Yeah. I was terrified to do it and we were kind of lining up the session for Tuesday and on Monday I woke up and I was scared as fuck. It’s, like, Fuck, I have to go there and skate it and make sure I’m gonna be able to do it tomorrow. So I went over there and looked at it a little bit, grinded it a couple times and then started going switch, like going super fast and switch ollieing right next to the ledge and kind of locking on one and then was able to pull it off the next day. When I locked in one I was, like, Cool, that’s it. Driving back home I was super hyped. I hit up Oliver, like, C’mon, let’s get it tomorrow; it’s gonna be sick. It was a dope session. Atiba shot it and Paul came by too. I hit up Paul to come on a session and he was, like, “Hell yeah, I’ll definitely cruise.” So it was nice.
What a great way to end all that madness.
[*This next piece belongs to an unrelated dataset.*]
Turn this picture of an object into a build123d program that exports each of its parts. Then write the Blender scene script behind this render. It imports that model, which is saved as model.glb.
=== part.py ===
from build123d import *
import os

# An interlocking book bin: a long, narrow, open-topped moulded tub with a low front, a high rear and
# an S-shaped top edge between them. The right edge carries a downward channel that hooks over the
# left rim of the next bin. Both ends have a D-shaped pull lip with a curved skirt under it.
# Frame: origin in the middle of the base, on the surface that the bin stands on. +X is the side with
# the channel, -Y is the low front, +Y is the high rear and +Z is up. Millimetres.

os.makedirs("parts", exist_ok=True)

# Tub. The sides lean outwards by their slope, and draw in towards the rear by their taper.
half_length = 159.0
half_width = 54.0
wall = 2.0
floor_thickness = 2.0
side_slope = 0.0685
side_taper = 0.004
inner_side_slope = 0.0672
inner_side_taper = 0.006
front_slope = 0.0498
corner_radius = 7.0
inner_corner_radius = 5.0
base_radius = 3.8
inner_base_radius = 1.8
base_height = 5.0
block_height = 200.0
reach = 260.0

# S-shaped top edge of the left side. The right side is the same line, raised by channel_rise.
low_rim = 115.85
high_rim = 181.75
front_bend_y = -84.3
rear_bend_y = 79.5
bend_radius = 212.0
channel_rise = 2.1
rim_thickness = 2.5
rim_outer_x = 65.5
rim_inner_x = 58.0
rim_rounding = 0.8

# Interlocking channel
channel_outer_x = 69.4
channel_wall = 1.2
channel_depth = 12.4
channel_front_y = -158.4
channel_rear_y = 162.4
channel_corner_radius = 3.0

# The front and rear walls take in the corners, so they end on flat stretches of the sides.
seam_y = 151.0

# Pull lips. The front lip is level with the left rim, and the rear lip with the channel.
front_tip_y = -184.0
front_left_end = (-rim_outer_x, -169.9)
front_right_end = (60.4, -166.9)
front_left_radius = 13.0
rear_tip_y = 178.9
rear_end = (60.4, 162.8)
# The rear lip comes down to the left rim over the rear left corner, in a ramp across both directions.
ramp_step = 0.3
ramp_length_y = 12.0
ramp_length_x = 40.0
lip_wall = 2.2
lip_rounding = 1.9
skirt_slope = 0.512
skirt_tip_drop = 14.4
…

You got Paul Rodriguez there, you got Atiba, you switch back noseblunt that thing and that must have felt so good, dude.
That felt so good because I was terrified. It was, like, Fuck it, I’m going back to Brazil next week. I don’t care about the contest this weekend. If I pull it off I’m gonna be stoked. Then it happened and I got out of it and didn’t get bodied or anything. I was skating the next day and chilling.
Gap to back Smith, locked and loaded. Sometimes skateboarding involves skateboarding
I’ll tell you this, people won’t remember a contest but they’ll remember a switch back noseblunt on Tarzana forever.
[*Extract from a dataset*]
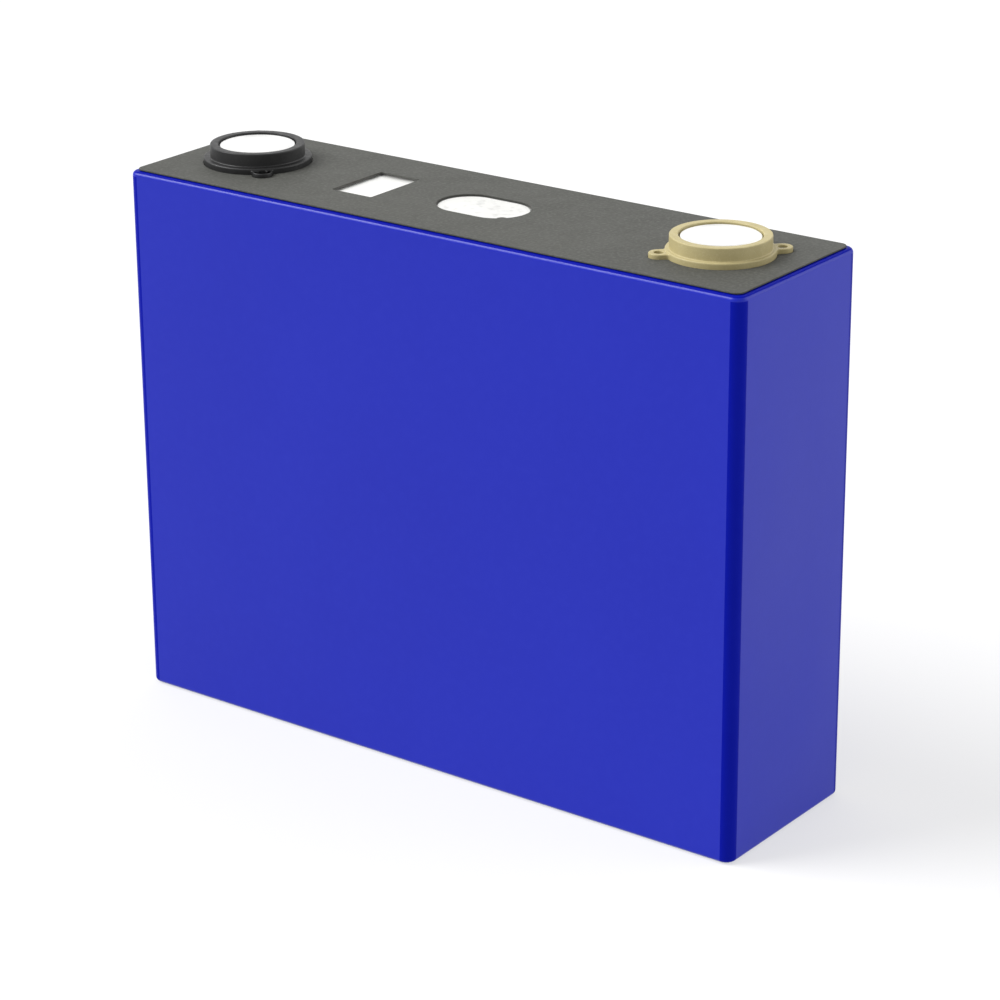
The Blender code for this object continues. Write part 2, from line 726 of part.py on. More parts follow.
def make_liner(looks):
    """The insulating pouch that lines the can, open at its top."""
    top = INSULATOR_BOTTOM - GAP
    floor = FLOOR + GAP
    outer = body_outline(LINER_INSET + FILM)
    sections = (
        (outer, floor),
        (body_outline(LINER_INSET), floor + FILM),
        (body_outline(LINER_INSET), top),
        (body_outline(LINER_INSET + LINER_WALL), top),
        (body_outline(LINER_INSET + LINER_WALL), floor + LINER_WALL),
    )
    lofted("insulating_pouch", sections, looks["pouch"])


def make_bottom_pad(looks):
    """A perforated plate that carries the rolls off the base."""
    outline = rounded_rectangle(INNER_LENGTH, INNER_WIDTH, MOULDED_CORNER)
    top = PAD_SHEET_BOTTOM + PAD_SHEET
    made = plate("bottom_pad", outline, PAD_SHEET_BOTTOM, top, looks["lower_plastic"])
    low = PAD_SHEET_BOTTOM - PAD_SHEET
    for column in range(DRAIN_COLUMNS):
        x = DRAIN_PITCH * (column - (DRAIN_COLUMNS - 1) / 2)
        for row in (-1, 1):
            hole = circle(DRAIN_HOLE_RADIUS, x, row * DRAIN_Y, HOLE_STEPS // 2)
            name = f"drain_{column}_{'front' if row < 0 else 'back'}"
            cut(made, name, hole, low, top + PAD_SHEET, looks["lower_plastic"])


def terminals():
    return (("positive", -TERMINAL_X), ("negative", TERMINAL_X))


def make_looks():
    """Every material, by the name of what it is."""
    return {
        "blue_film": material("blue_film", (0.035, 0.043, 0.50), 0.32),
        "clear_film": material("clear_film", (0.55, 0.58, 0.62), 0.25),
        "frosted_film": material("frosted_film", (0.80, 0.81, 0.79), 0.45),
        "grey_sheet": material("grey_sheet", (0.15, 0.15, 0.13), 0.75),
        "adhesive": material("adhesive", (0.11, 0.11, 0.105), 0.7),
        "aluminium": material("aluminium", (0.80, 0.80, 0.79), 0.35, 0.9),
        "vent_foil": material("vent_foil", (0.83, 0.83, 0.82), 0.25, 0.9),
        "terminal_face": material("terminal_face", (0.88, 0.88, 0.87), 0.3, 0.9),
        "positive_collar": material("positive_collar", (0.020, 0.020, 0.022), 0.5),
        "negative_collar": material("negative_collar", (0.60, 0.52, 0.36), 0.5),
        "positive_metal": material("positive_metal", (0.78, 0.78, 0.77), 0.35, 0.9),
        "negative_metal": material("negative_metal", (0.80, 0.40, 0.24), 0.3, 0.9),
        "positive_foil": material("positive_foil", (0.74, 0.74, 0.74), 0.4, 0.9),
        "negative_foil": material("negative_foil", (0.76, 0.36, 0.20), 0.4, 0.9),
        "seal": material("seal", (0.05, 0.05, 0.05), 0.6),
        "rubber": material("rubber", (0.03, 0.03, 0.03), 0.8),
        "lower_plastic": material("lower_plastic", (0.72, 0.73, 0.72), 0.5),
        "separator": material("separator", (0.82, 0.82, 0.80), 0.7),
        "cathode": material("cathode", (0.025, 0.026, 0.028), 0.8),
        "anode": material("anode", (0.06, 0.06, 0.065), 0.7),
        "tape": material("tape", (0.05, 0.25, 0.45), 0.4),
        "pouch": material("pouch", (0.45, 0.47, 0.48), 0.35),
    }


def main():
    clear_scene()
    looks = make_looks()
    make_bottom_film(looks)
    make_wrap_film(looks)
    make_top_sheet(looks)
    make_sheet_adhesive(looks)
    make_can(looks)
    make_cover_plate(looks)
    make_vent(looks)
    make_vent_guard(looks)
    make_fill_port(looks)
    for polarity, x in terminals():
        make_terminal_pad(polarity, x, looks)
        make_upper_insulator(polarity, x, looks)
        make_terminal_post(polarity, x, looks)
        make_seal_ring(polarity, x, looks)
        make_lower_insulator(polarity, x, looks)
        make_current_collector(polarity, x, looks)
        make_weld_tape(polarity, x, looks)
        for front in (True, False):
            make_tab_stack(polarity, x, front, looks)
    for place in ("front", "back"):
        make_roll(place, looks)
    make_liner(looks)
    make_bottom_pad(looks)


main()
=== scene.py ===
"""The looks of the wrapped battery cell: fine outer pieces and procedural materials round the CAD frame.

Metres, +Z up, in the CAD's own frame. Sizes come from the frame's boxes, with a few named ones.
"""

import json
import math

import bmesh
import bpy
from mathutils import Matrix, Vector

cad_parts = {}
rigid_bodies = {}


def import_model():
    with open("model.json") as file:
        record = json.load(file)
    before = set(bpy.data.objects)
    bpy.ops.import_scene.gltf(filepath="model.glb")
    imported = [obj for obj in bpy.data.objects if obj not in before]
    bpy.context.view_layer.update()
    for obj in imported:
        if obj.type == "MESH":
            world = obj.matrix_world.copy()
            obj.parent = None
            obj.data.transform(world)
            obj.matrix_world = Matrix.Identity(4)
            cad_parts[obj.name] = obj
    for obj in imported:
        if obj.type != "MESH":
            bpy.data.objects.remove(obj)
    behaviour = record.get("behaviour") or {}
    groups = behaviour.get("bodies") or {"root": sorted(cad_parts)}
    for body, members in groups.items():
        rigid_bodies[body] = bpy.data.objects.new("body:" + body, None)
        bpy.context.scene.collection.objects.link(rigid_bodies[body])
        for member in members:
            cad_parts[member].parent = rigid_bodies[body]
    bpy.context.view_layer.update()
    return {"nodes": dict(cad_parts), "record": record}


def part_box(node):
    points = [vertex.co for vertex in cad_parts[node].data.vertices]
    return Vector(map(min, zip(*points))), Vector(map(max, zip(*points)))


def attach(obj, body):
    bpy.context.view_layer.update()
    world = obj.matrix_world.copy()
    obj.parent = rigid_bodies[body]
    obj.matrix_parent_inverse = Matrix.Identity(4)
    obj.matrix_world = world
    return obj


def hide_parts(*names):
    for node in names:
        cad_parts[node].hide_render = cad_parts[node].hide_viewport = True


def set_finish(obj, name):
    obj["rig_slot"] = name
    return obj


# Wrap film
CORNER_RADIUS = 0.0027
SHOULDER_RADIUS = 0.0011
FOOT_RADIUS = 0.0010
FILM = 0.00015
GLUE = 0.00015
TOP_HEM = 0.0040
BOTTOM_HEM = 0.0080
CORNER_STEPS = 14
ROUND_STEPS = 8
LAP_START = -0.0090
LAP_END = 0.0065
LAP_STEP = 0.0001
LAP_RISE = 0.002
LAP_RUN = 0.006
# The wrap's material slots: the plain film, and a darker, duller copy that is painted shade on its
# upright corners and on its shoulder above the angle given next.
FLAT = 0
PAINTED_SHADE = 1
PAINTED_SHADE_FROM = math.radians(48)

# Top sheet and its windows
SHEET_CORNER = 0.0020
SHEET_EDGE = 0.00008
SHEET_GAP = 0.0001
VENT_X = 0.0016
VENT_WINDOW = (0.0234, 0.0154)
VENT_BUMP_ANGLE = -47.0
VENT_BUMP_RADIUS = 0.0014
VENT_BUMP_DEPTH = 0.0008
CODE_X = -0.0298
CODE_WINDOW = (0.0116, 0.0184)
CODE_CORNER = 0.0004
BOND_GAP = 0.00025
BOND_SQUEEZE = 0.00012
BOND_EDGE = 0.00010

# Collars
COLLAR_RADIUS = 0.0113
COLLAR_LIP = 0.0093
COLLAR_POCKET = 0.0103
COLLAR_BORE = 0.0044
COLLAR_FLOOR = 0.0015
COLLAR_POCKET_HEIGHT = 0.0018
FLANGE_TOP = 0.1344
EAR_TOP = 0.1340
EAR_REACH = 0.0160
EAR_HALF_WIDTH = 0.0023
EAR_HOLE = 0.0011
EAR_FILLET = 0.0007
EAR_ARC_STEPS = 8
EAR_ANGLE = {"positive": -45.0, "negative": 45.0}
MOULDED_EDGE = 0.00018
FLANGE_EDGE = 0.00038
RIM_EDGE = 0.00028
COVE = 0.0003

# Terminal pads
PAD_RADIUS = 0.0090
PAD_STEP = 0.0012
PAD_SKIN = 0.0009
PAD_BEVEL = 0.00025
PAD_BORE = 0.0044
PAD_CENTRE = 0.0001
PAD_DIMPLE = 0.00003
PAD_GROOVE = 0.00006
TURNED_STEPS = 128
DISC_STEPS = 60
FILLET_STEPS = 5
TIP_STEPS = 20

SHARP_ANGLE = math.radians(38)
LEAST_MITRE = 0.3


# Outlines: lists of (x, y) points, anticlockwise


def arc(centre, radius, start, end, steps):
    """Points on an arc, angles in degrees, both ends included."""
    points = []
    for i in range(steps + 1):
        angle = math.radians(start + (end - start) * i / steps)
        points.append((centre[0] + radius * math.cos(angle), centre[1] + radius * math.sin(angle)))
    return points


def circle(radius, x=0.0, y=0.0, steps=TURNED_STEPS):
    return arc((x, y), radius, 0, 360, steps)[:-1]


def rounded_rectangle(low, high, radius, steps=CORNER_STEPS):
    corners = (
        (high.x - radius, high.y - radius),
        (low.x + radius, high.y - radius),
        (low.x + radius, low.y + radius),
        (high.x - radius, low.y + radius),
    )
    points = []
    for turn, corner in enumerate(corners):
        points += arc(corner, radius, 90 * turn, 90 * turn + 90, steps)
    return points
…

I was definitely hyped on it. That was a heavy weight off of my shoulders because I was terrified. On Monday when I woke up, I was making breakfast and my wife was, like, “What’s going on? Why are you sad?” And I was, like, “Fuck, I have a session lined up for tomorrow and I’m terrified.”
How many tries did it take?
It was maybe two hours. But sometimes I go five hours. Sometimes it’s a couple of days or months, you know? It took a while of kind of just throwing it out there. I’m stoked.
You know what? Fuck it, next video you gotta do switch flip switch back noseblunt.
If you really wanna scare yourself. You got any last words, anyone you wanna thank or whatever? You got anything you want the world to know about Carlos?
Yes. This is dedicated to my father.